Sexualisieren von Aussagen und Handlungen – Umgang mit sexuellen Aussagen und Handlungen
Nicht sexuelle Handlungen und Aussagen von Kindern sollten nicht sexualisiert und unüberlegt als solche angesprochen werden. Umgekehrt sind gewisse Handlungen von Kindern sexuell und dürfen auch als solche interpretiert werden, was nicht heisst, dass man sie dem Kind gegenüber explizit als solche anspricht. (Bsp_ 7, _8, _9, _10)

Es kann passieren, dass ein Kind eine sexuelle Handlung ausführt, die in einem nicht sexuellen und nicht privaten Kontext nicht in Ordnung ist. In solchen Situationen sollten Lehrpersonen behutsam und mit Bedacht reagieren, damit eventuell unangenehme Situationen aufgelöst und besprochen werden können. Damit ist nicht gemeint, das Verhalten zu tabuisieren, sondern das Kind für die Auswirkungen der Handlung für sich selbst und sein Umfeld zu sensibilisieren und dem Kind altersgerecht Verantwortung für das eigene Handeln zu übertragen. (Bsp_11)

Dass Kinder und Jugendliche untereinander Aussagen und Handlungen sexualisieren, lässt sich nur bedingt vermeiden, kann aber problematisch sein und sollte gegebenenfalls mit ihnen besprochen werden.

Bsp_7
Kinder liegen beim Spielen aufeinander, kuscheln, streicheln sich gegenseitig. Das hat bei einem weit gefassten Begriff mit Sexualität zu tun. Redet man mit den Kindern darüber, dann unbedingt in einer altersgerechten Sprache, der Begriff Sexualität muss da nicht verwendet werden.

Bsp_8
Freundschaften zwischen Kindern werden von Erwachsenen oft überromantisiert. Bei jüngeren Kindern von „flirten“ zu sprechen, ist unangebracht und drückt Interaktionen zwischen Kindern einen unnötigen Stempel auf.

Bsp_9
Ein Kind benutzt den Begriff „Schwanz“ und meint damit korrekterweise das Hinterteil, den Schweif oder die Rute eines Tieres. Die Lehrperson muss lachen und erklärt dies damit, dass sie bei Schwanz an einen Penis gedacht habe. Das ist übergriffig und unprofessionell. Bestimmte Begriffe verbinden Erwachsene mit etwas Sexuellem, Kinder aber nicht.
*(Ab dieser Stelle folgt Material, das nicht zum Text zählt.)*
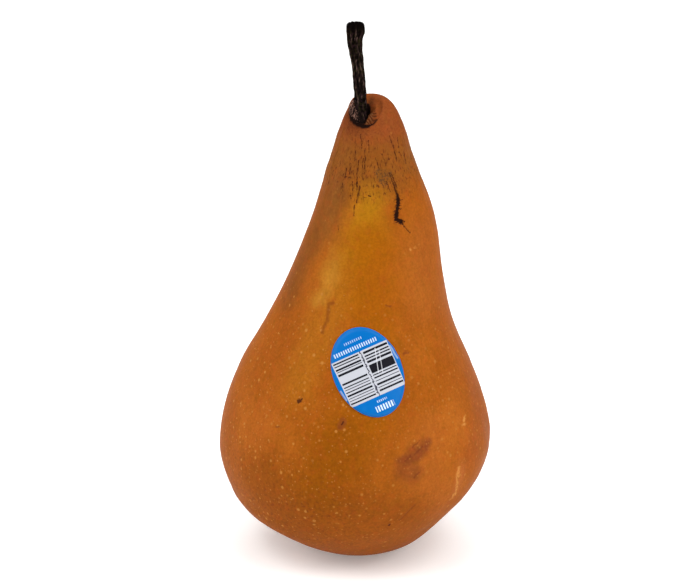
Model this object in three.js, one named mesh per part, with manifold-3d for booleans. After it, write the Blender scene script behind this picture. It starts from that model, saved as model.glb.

So erzählen Kinder auch, dass sie mit ihrem Kuscheltier schlafen. Dies ist keine passende Situation, das Kind über ein zweites Verständnis von «mit jemandem schlafen» aufzuklären, nur weil es einem als Lehrperson sexualisiert durch den Kopf ging.

Bsp_10
Ein Kind fasst sich oft in den Genitalbereich. Es kann sein, dass sich dies für das Kind gut anfühlt und es sich deshalb zwischen die Beine fasst, dann hat sein Verhalten mit Sexualität zu tun. Vielleicht juckt es das Kind im Genitalbereich, dann hat seine Handlung nichts mit Sexualität zu tun und es wäre für das Kind irritierend, würde ein Erwachsener es darauf ansprechen und sein Verhalten mit Sexualität in Verbindung bringen.

Bsp_11
Ein Kind fasst sich im Unterricht wiederholt gedankenverloren in den Genitalbereich. Das danebensitzende Kind stört dies offensichtlich, aber es getraut sich nicht, dies anzusprechen. Die Lehrperson nimmt das erstere Kind in einem stillen Moment beiseite und spricht das Verhalten an, ohne es dabei zu beschämen oder blosszustellen.

Dieser Text ist ein Versuch, unsere Haltung und Ansprüche festzuhalten. Wir werden Neues dazu lernen, bereits Gelerntes verwerfen. Die Gesellschaft und die Situationen in den Schulen verändern sich – so wird sich auch unser Verständnis und unsere Haltung entwickeln.